Station XIV: Jesus is Laid into the Grave 

Jesus is buried. More specifically, the evidence of the evil acts of authority—Pilate, the religious leaders, and everyone involved in the violence that resulted in Jesus being killed—is hidden as Jesus is placed in a dark tomb. The writer of the book of John notes, “For all who do evil hate the light and do not come to the light, so that their deeds may not be exposed” (John 3:20). Just as those who do evil try to hide themselves, so too they cover up their deeds so those are not discovered. The killing of Jesus is one such evil deed.

With regard to my foster care experience, I withdrew and hid, as best I could, to work on burying my past in exchange for a better future. Thirty years, however, is a long time to be buried. As God ushered bits and pieces of my life out of the darkness and into the light, I saw transformation. Guided by the clarity of God’s light toward healing and reconciliation, I know what it is to journey a long and dark road of suffering and recovery. Recently my sense was that I was being called to return to the world of foster care, this time voluntarily. My sense was that it was time that I became the stranger that helps foster and former foster youth make faster and more effective transitions to successful adulthoods than I did. Until recently, I wasn’t confident that I was sufficiently healed or equipped to help others as they worked through the broad spectrums of suffering and recovery. Now I feel God has healed me, at least well enough to help those with similar stories out of their respective graves.
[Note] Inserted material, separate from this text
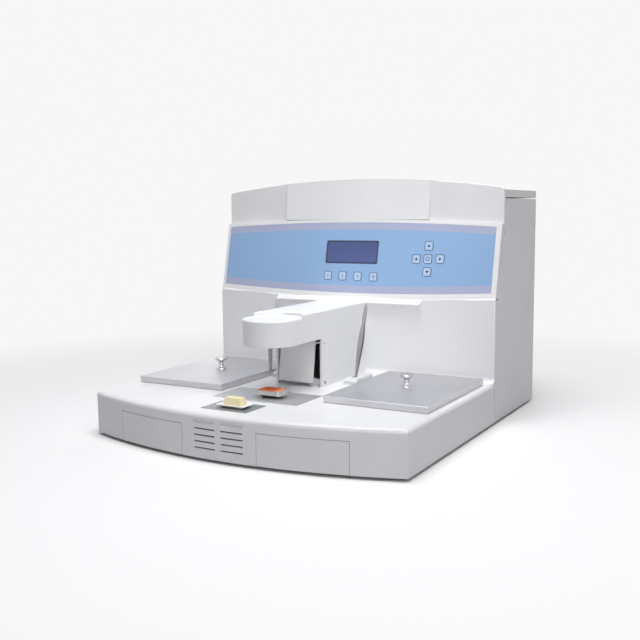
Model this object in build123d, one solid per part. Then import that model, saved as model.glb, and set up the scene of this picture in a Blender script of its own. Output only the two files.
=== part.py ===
from build123d import *
import os
from math import atan2, cos, radians, sin, sqrt, tan

# Tissue embedding station. Millimetres, +X to the right, +Y to the back, +Z up.
# Sizes below are in a machine frame: x = 0 at the middle, y = 0 at the base's front corners and
# z = 0 at the underside of the base. Every piece is moved at the end so that the origin is at the
# middle of the whole object's underside.

os.makedirs("parts", exist_ok=True)

# Overall form
width = 580.0
front_bow = 51.0  # how far the front bows out at its middle
cabinet_back = 600.0
deck_top = 70.0
cabinet_top = 406.6
foot_height = 5.0
foot_radius = 16.0
foot_inset = 50.0

# Sheet and shell thicknesses, clearances
wall = 3.0
pan_sheet = 2.0
lid_sheet = 2.0
steel_sheet = 1.2
gap = 0.3  # between bodies that move apart
pin_clearance = 0.05  # radial, in hinges and shafts
edge_round = 8.0  # top edges of the deck
corner_round = 4.0  # upright front corners
console_round = 2.5  # upright ends of the console

# Console
backsplash = 366.0  # y of the wall behind the deck
panel_foot_y = 369.0
panel_foot_z = 218.6  # lower edge of the tilted panel at its ends
panel_head_y = 397.0
panel_head_z = 347.0  # upper edge of the tilted panel at its ends
panel_head_rise = 8.0  # the upper edge arches up by this much at the middle
panel_foot_drop = 8.6
panel_depth = 12.0
panel_border = 4.0
brow_front = 406.0
brow_thickness = 8.0
brow_end_top = 409.6
brow_rise = 21.0
brow_corner = 8.0
brow_edge = 1.2
brow_lip = 4.0  # the rolled lip at the brow's foot stands this much above the panel
centre_half = 152.0  # half width of the raised centre section
ledge_front = 356.5
ledge_top = 203.0
ledge_fade = 167.0  # height where the centre ledge runs out into the wall
cove_radius = 10.0

# Overlay, display and keys, in x and z on the panel
overlay_margin_left = 7.0
overlay_margin_right = 10.0
overlay_end_top = 341.0
overlay_mid_top = 349.6
overlay_end_foot = 227.0
overlay_mid_foot = 218.3
overlay_thickness = 0.5
overlay_recess = 0.6
display_left = -54.5
display_right = 56.5
display_foot = 272.4
display_top = 315.8
key_width = 16.3
key_height = 17.0
key_round = 3.5
key_depth = 4.0
key_proud = 0.1
key_travel = 0.4
key_places = {
    "key_menu_1": (-45.8, 249.2),
    "key_menu_2": (-14.2, 249.2),
    "key_menu_3": (17.9, 249.2),
    "key_menu_4": (50.6, 249.2),
    "key_up": (157.0, 307.1),
    "key_left": (134.1, 283.2),
    "key_enter": (156.8, 283.6),
    "key_right": (180.4, 284.0),
    "key_down": (157.3, 260.7),
}

# Rear cabinet
lid_gap_foot = 390.4
lid_gap_top = 392.2
lid_edge_round = 6.0
rear_inset = 3.0
hinge_radius = 3.0
hinge_pin = 1.5
hinge_margin = 90.0  # from the side of the cabinet to the middle of a hinge
hinge_length = 40.0
tank_deck_z = 384.0
tank_half = 150.0
tank_length = 140.0
tank_margin = 28.0  # from the tank's mouth to the back of the cabinet
tank_foot = 262.0
tank_flange = 8.0

# Wells and their lids
lid_inner = 98.5
lid_margin = 11.5  # from a lid's outer edge to the side of the deck
lid_front = 96.0
lid_back = 345.0
lid_top = 81.5
lid_taper = 8.0
well_inset = 7.0  # from the lid's edge to the well's mouth
well_depth = 38.0
knob_height = 21.0
knob_head = 11.5
knob_neck = 4.2
knob_base = 9.5

# Plates in the deck
hot_left, hot_right, hot_front, hot_back = -88.0, 74.0, 57.0, 139.0
cold_left, cold_right, cold_front, cold_back = -52.0, 32.5, -21.0, 35.0
plate_proud = 0.8
hot_thickness = 5.0
cold_thickness = 9.0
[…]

Station XV: Jesus is Raised from Death

The writer of the book of John notes, “But those who do what is true come to the light, so that it may be clearly seen that their deeds have been done in God” (John 3:21). What will be God’s response to the evil of killing this most faithful messenger of the kingdom? How might God show the world that evil must and will be exposed? By bringing it to light? How might God provide a peaceful means of healing for those suffering from evil? By showing that our Creator does not participate in evil, but transformatively heals by bringing the evil to light.

“So the other disciples told [Thomas], ‘We have seen the Lord.’ But he said to them, ‘Unless I see the mark of the nails in his hands, and put my finger in the mark of the nails and my hand in his side, I will not believe. … Although the doors were shut, Jesus came and stood among them and said, ‘Peace be with you.’ Then he said to Thomas, ‘Put your finger here and see my hands. Reach out your hand and put it in my side. Do not doubt but believe’” (John 20: 25-27). Jesus was raised from death and returned to life with his wounds intact. Even assuming that one rejects the testimony of the many witnesses and cannot accept that Jesus was raised from the dead, consider the implication of the witness’s testimony that Jesus was raised with the evidence of his wounds. Further consider the implication of the witness’s testimony that Jesus’ wounds were healed.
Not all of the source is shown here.